■ Exercise description ■
Reproduce the records exactly.

☆ ☆ ☆

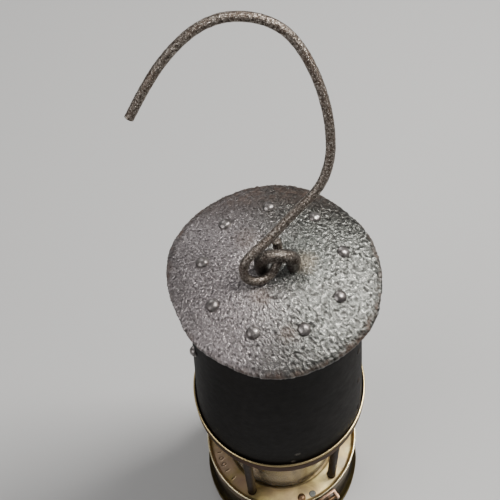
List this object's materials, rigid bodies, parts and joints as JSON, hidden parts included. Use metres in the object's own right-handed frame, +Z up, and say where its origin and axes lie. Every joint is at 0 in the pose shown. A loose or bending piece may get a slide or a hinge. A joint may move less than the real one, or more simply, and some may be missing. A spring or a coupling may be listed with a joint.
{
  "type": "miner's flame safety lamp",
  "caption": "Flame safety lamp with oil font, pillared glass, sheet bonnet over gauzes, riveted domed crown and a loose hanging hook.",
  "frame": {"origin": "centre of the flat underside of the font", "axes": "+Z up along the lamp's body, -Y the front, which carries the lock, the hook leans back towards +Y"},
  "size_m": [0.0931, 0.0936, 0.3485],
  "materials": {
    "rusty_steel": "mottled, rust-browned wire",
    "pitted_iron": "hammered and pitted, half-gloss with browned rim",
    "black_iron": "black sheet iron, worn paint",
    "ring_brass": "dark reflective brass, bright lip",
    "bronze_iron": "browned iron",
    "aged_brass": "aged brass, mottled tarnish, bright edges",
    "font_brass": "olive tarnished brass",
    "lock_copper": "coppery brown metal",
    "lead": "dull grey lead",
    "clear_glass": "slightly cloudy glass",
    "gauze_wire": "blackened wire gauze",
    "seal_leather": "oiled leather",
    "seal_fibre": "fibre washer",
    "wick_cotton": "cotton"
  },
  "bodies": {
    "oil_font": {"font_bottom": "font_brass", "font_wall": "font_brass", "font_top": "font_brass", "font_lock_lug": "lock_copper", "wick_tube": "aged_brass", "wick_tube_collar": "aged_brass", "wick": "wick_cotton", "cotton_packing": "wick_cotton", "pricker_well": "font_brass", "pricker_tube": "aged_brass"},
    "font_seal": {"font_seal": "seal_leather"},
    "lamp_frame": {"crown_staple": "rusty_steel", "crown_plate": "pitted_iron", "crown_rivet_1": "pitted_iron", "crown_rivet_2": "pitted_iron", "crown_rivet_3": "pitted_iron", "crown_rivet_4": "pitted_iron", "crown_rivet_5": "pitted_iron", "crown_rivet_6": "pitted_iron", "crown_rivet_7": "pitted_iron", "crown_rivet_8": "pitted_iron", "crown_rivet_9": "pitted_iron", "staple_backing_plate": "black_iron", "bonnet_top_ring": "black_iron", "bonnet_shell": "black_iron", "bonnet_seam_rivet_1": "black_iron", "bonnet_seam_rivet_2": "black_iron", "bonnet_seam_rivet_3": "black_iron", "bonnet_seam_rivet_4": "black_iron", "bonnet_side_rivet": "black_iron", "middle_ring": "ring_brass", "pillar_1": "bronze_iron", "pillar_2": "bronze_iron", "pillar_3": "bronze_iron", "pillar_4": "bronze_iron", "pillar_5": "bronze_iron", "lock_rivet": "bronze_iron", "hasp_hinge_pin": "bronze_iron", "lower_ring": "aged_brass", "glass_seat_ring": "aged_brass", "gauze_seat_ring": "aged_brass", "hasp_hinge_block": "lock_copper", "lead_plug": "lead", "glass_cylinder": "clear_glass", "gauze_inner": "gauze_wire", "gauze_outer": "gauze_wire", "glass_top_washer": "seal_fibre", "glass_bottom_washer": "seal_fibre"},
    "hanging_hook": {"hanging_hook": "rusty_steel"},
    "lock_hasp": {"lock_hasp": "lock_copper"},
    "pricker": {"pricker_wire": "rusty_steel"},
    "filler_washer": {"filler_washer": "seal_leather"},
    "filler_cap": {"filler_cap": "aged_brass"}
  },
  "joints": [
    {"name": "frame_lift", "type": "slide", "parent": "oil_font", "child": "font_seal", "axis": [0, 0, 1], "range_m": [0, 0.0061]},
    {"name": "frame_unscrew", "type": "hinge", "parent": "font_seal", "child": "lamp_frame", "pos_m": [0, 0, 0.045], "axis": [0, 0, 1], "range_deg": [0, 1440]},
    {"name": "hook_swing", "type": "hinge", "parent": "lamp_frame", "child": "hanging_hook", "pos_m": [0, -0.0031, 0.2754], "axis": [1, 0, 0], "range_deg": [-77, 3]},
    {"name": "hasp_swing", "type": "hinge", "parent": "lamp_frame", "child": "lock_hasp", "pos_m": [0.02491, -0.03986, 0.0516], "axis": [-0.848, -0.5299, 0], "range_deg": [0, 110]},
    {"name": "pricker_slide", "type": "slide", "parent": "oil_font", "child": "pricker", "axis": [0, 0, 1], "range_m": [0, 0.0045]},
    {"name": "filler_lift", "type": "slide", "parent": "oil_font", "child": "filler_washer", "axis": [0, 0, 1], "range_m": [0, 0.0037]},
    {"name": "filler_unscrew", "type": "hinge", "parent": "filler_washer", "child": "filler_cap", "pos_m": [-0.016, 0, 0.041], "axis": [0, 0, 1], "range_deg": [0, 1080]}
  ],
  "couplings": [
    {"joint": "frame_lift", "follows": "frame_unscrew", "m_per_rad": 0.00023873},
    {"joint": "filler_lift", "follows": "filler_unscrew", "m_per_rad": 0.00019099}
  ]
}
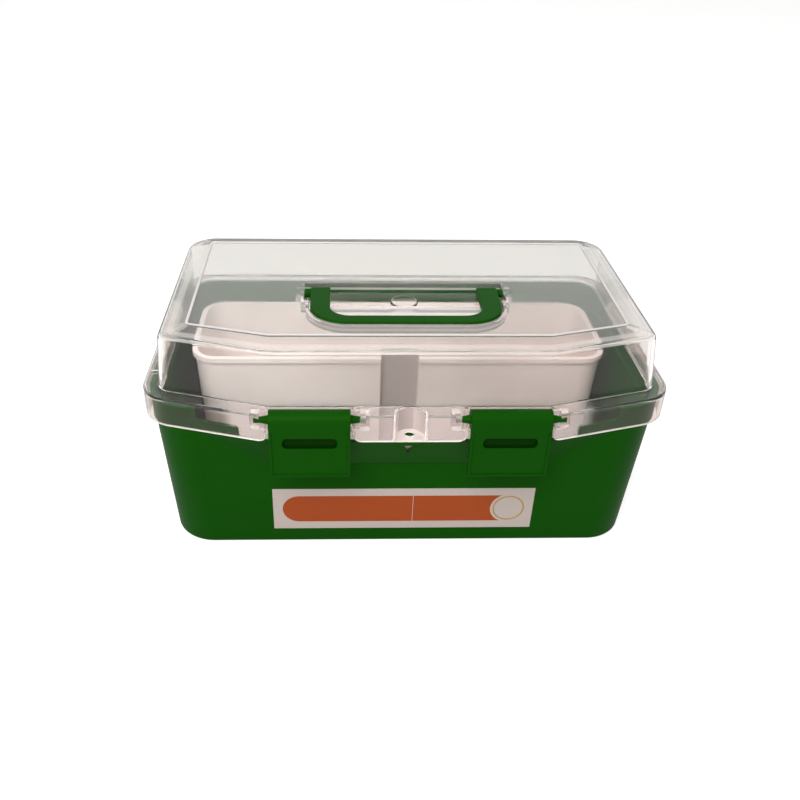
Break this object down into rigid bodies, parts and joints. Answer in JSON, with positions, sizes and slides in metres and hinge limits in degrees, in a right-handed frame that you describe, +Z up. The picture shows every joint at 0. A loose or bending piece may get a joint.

☆ ☆ ☆

■ Completed exercise ■
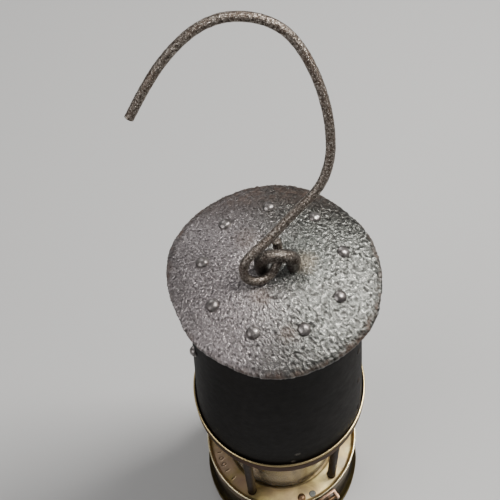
List this object's materials, rigid bodies, parts and joints as JSON, hidden parts included. Use metres in the object's own right-handed frame, +Z up, and say where its origin and axes lie. Every joint is at 0 in the pose shown. A loose or bending piece may get a slide or a hinge. A joint may move less than the real one, or more simply, and some may be missing. A spring or a coupling may be listed with a joint.
{
  "type": "miner's flame safety lamp",
  "caption": "Flame safety lamp with oil font, pillared glass, sheet bonnet over gauzes, riveted domed crown and a loose hanging hook.",
  "frame": {"origin": "centre of the flat underside of the font", "axes": "+Z up along the lamp's body, -Y the front, which carries the lock, the hook leans back towards +Y"},
  "size_m": [0.0931, 0.0936, 0.3485],
  "materials": {
    "rusty_steel": "mottled, rust-browned wire",
    "pitted_iron": "hammered and pitted, half-gloss with browned rim",
    "black_iron": "black sheet iron, worn paint",
    "ring_brass": "dark reflective brass, bright lip",
    "bronze_iron": "browned iron",
    "aged_brass": "aged brass, mottled tarnish, bright edges",
    "font_brass": "olive tarnished brass",
    "lock_copper": "coppery brown metal",
    "lead": "dull grey lead",
    "clear_glass": "slightly cloudy glass",
    "gauze_wire": "blackened wire gauze",
    "seal_leather": "oiled leather",
    "seal_fibre": "fibre washer",
    "wick_cotton": "cotton"
  },
  "bodies": {
    "oil_font": {"font_bottom": "font_brass", "font_wall": "font_brass", "font_top": "font_brass", "font_lock_lug": "lock_copper", "wick_tube": "aged_brass", "wick_tube_collar": "aged_brass", "wick": "wick_cotton", "cotton_packing": "wick_cotton", "pricker_well": "font_brass", "pricker_tube": "aged_brass"},
    "font_seal": {"font_seal": "seal_leather"},
    "lamp_frame": {"crown_staple": "rusty_steel", "crown_plate": "pitted_iron", "crown_rivet_1": "pitted_iron", "crown_rivet_2": "pitted_iron", "crown_rivet_3": "pitted_iron", "crown_rivet_4": "pitted_iron", "crown_rivet_5": "pitted_iron", "crown_rivet_6": "pitted_iron", "crown_rivet_7": "pitted_iron", "crown_rivet_8": "pitted_iron", "crown_rivet_9": "pitted_iron", "staple_backing_plate": "black_iron", "bonnet_top_ring": "black_iron", "bonnet_shell": "black_iron", "bonnet_seam_rivet_1": "black_iron", "bonnet_seam_rivet_2": "black_iron", "bonnet_seam_rivet_3": "black_iron", "bonnet_seam_rivet_4": "black_iron", "bonnet_side_rivet": "black_iron", "middle_ring": "ring_brass", "pillar_1": "bronze_iron", "pillar_2": "bronze_iron", "pillar_3": "bronze_iron", "pillar_4": "bronze_iron", "pillar_5": "bronze_iron", "lock_rivet": "bronze_iron", "hasp_hinge_pin": "bronze_iron", "lower_ring": "aged_brass", "glass_seat_ring": "aged_brass", "gauze_seat_ring": "aged_brass", "hasp_hinge_block": "lock_copper", "lead_plug": "lead", "glass_cylinder": "clear_glass", "gauze_inner": "gauze_wire", "gauze_outer": "gauze_wire", "glass_top_washer": "seal_fibre", "glass_bottom_washer": "seal_fibre"},
    "hanging_hook": {"hanging_hook": "rusty_steel"},
    "lock_hasp": {"lock_hasp": "lock_copper"},
    "pricker": {"pricker_wire": "rusty_steel"},
    "filler_washer": {"filler_washer": "seal_leather"},
    "filler_cap": {"filler_cap": "aged_brass"}
  },
  "joints": [
    {"name": "frame_lift", "type": "slide", "parent": "oil_font", "child": "font_seal", "axis": [0, 0, 1], "range_m": [0, 0.0061]},
    {"name": "frame_unscrew", "type": "hinge", "parent": "font_seal", "child": "lamp_frame", "pos_m": [0, 0, 0.045], "axis": [0, 0, 1], "range_deg": [0, 1440]},
    {"name": "hook_swing", "type": "hinge", "parent": "lamp_frame", "child": "hanging_hook", "pos_m": [0, -0.0031, 0.2754], "axis": [1, 0, 0], "range_deg": [-77, 3]},
    {"name": "hasp_swing", "type": "hinge", "parent": "lamp_frame", "child": "lock_hasp", "pos_m": [0.02491, -0.03986, 0.0516], "axis": [-0.848, -0.5299, 0], "range_deg": [0, 110]},
    {"name": "pricker_slide", "type": "slide", "parent": "oil_font", "child": "pricker", "axis": [0, 0, 1], "range_m": [0, 0.0045]},
    {"name": "filler_lift", "type": "slide", "parent": "oil_font", "child": "filler_washer", "axis": [0, 0, 1], "range_m": [0, 0.0037]},
    {"name": "filler_unscrew", "type": "hinge", "parent": "filler_washer", "child": "filler_cap", "pos_m": [-0.016, 0, 0.041], "axis": [0, 0, 1], "range_deg": [0, 1080]}
  ],
  "couplings": [
    {"joint": "frame_lift", "follows": "frame_unscrew", "m_per_rad": 0.00023873},
    {"joint": "filler_lift", "follows": "filler_unscrew", "m_per_rad": 0.00019099}
  ]
}
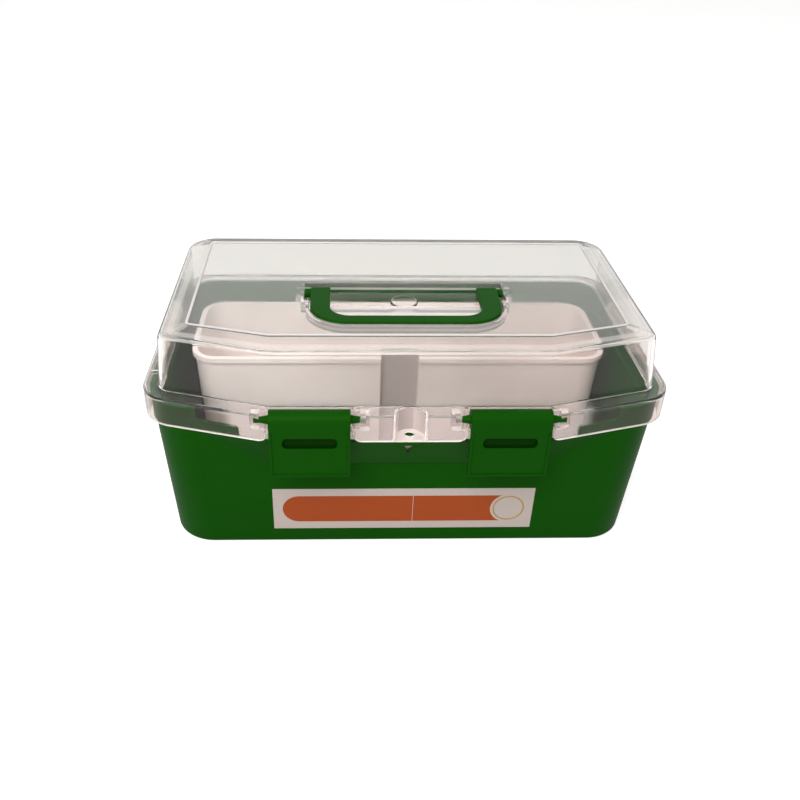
Break this object down into rigid bodies, parts and joints. Answer in JSON, with positions, sizes and slides in metres and hinge limits in degrees, in a right-handed frame that you describe, +Z up. The picture shows every joint at 0. A loose or bending piece may get a joint.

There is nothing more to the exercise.